No actually. States Times Review present four solutions to Malaysia:

First, it is indisputable that former PM Najib Razak hid billions of stolen 1MDB state funds in Singapore banks. Mahathir can simply invalidate the HSR contract because Najib Razak used the HSR contract to reward Singapore for their assistance in the money laundering. Singapore will of course pretend and cry foul saying that this allegation is baseless, but it is without doubt that Singapore has benefited from the money laundering of 1MDB. It does not matter what Singapore says, the HSR deal is linked to the 1MDB. All Mahathir need to do is to invalidate the HSR contract, on the basis that the contract is based off corrupted underhanded dealings.

Second, Malaysia’s investigation into the HSR construction has found that the contract value is over-inflated due to kickbacks and other underhanded conditions furnishing the tender specification. Crony companies are getting kickbacks from the HSR tenders, and this is valid enough a basis to invalidate the corrupted contract. Again, it does not matter if Singapore is a direct beneficiary of these kickbacks (would be better if proven any of these companies have a Singaporean interest).

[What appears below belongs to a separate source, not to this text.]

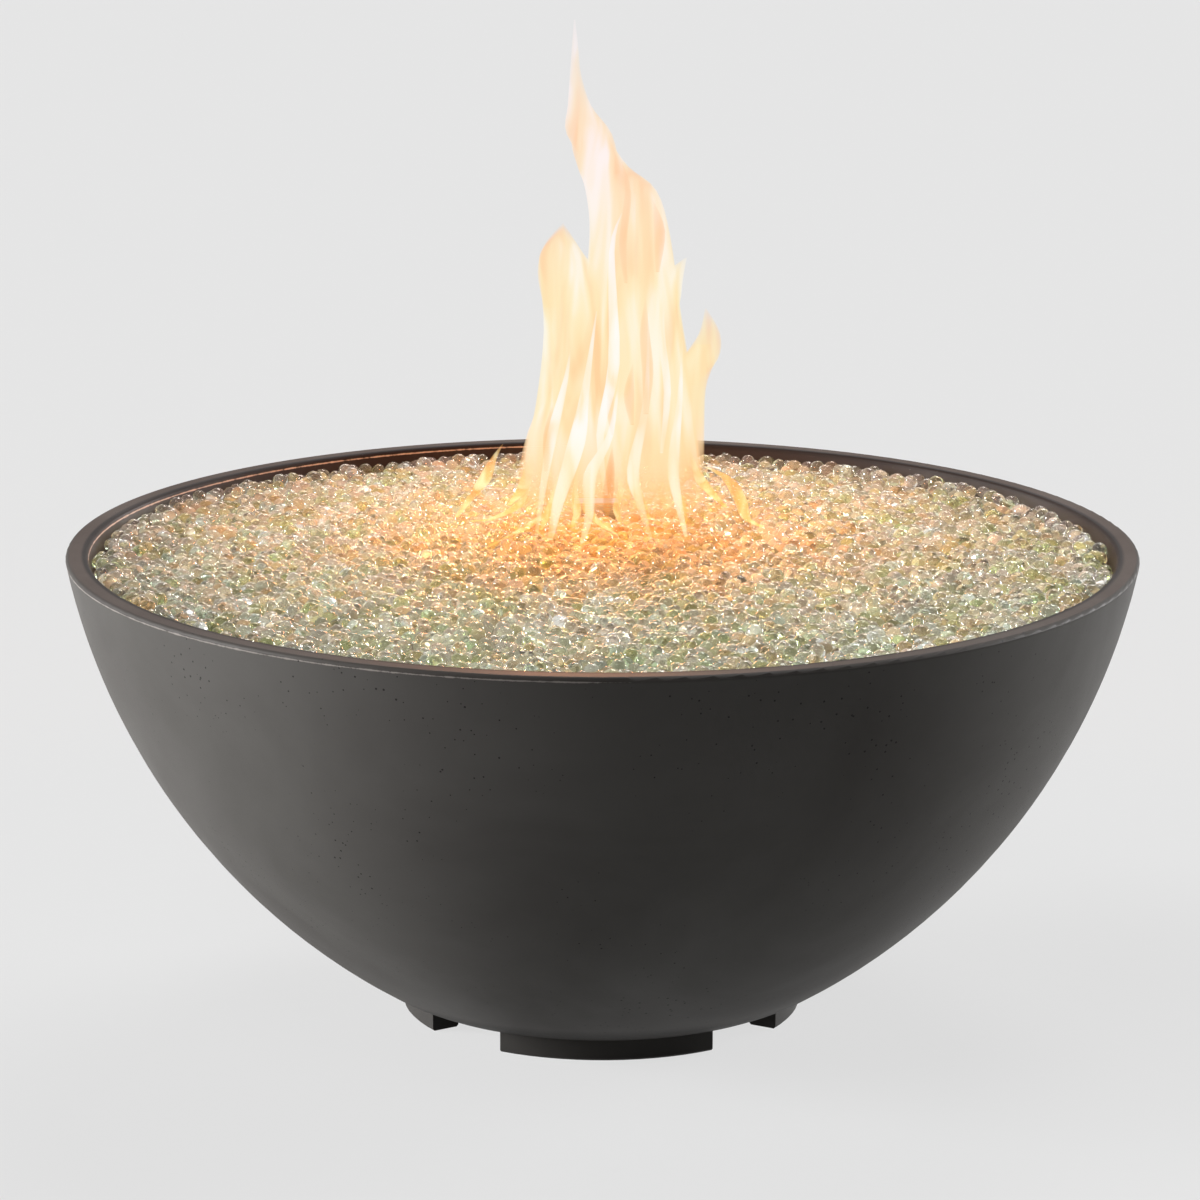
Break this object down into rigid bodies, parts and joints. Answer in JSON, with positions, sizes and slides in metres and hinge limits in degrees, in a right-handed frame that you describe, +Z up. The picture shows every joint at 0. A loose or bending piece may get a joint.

Third, Malaysia could still let the HSR die a natural death, simply stopping all funding of the state-owned company, MyHSR corp. Like any commercial deals, when a company goes bankrupt, Singapore would then need to seek it’s US$125 million from MyHSR instead of the Malaysia government. State-owned companies can go bankrupt from it’s own business failure, there is no obligation from the Malaysia’s Ministry of Finance to bailout the company.

Fourth, on the scenario US$125 million is payable, Malaysia can play delay tactic. Do it the Singapore CPF style: US$125 million, made payable over 20 years. From then, there are many ways Malaysia can recover the money back from Singapore. Like Mahathir once said: there are many ways to skin a cat. Singapore is heavily dependent on Malaysia for food and water import. With China’s assistance, Singapore can be easily crushed.

In any case, Malaysia will need to honour the HSR deal to avoid damages to it’s international standing. There are many ways to work around the problem, which I have faith the wise Malaysian PM is definitely capable of. Worst-case scenario, just don’t pay and slug it out in the Hague. Singapore would get their money, probably some 20 years later.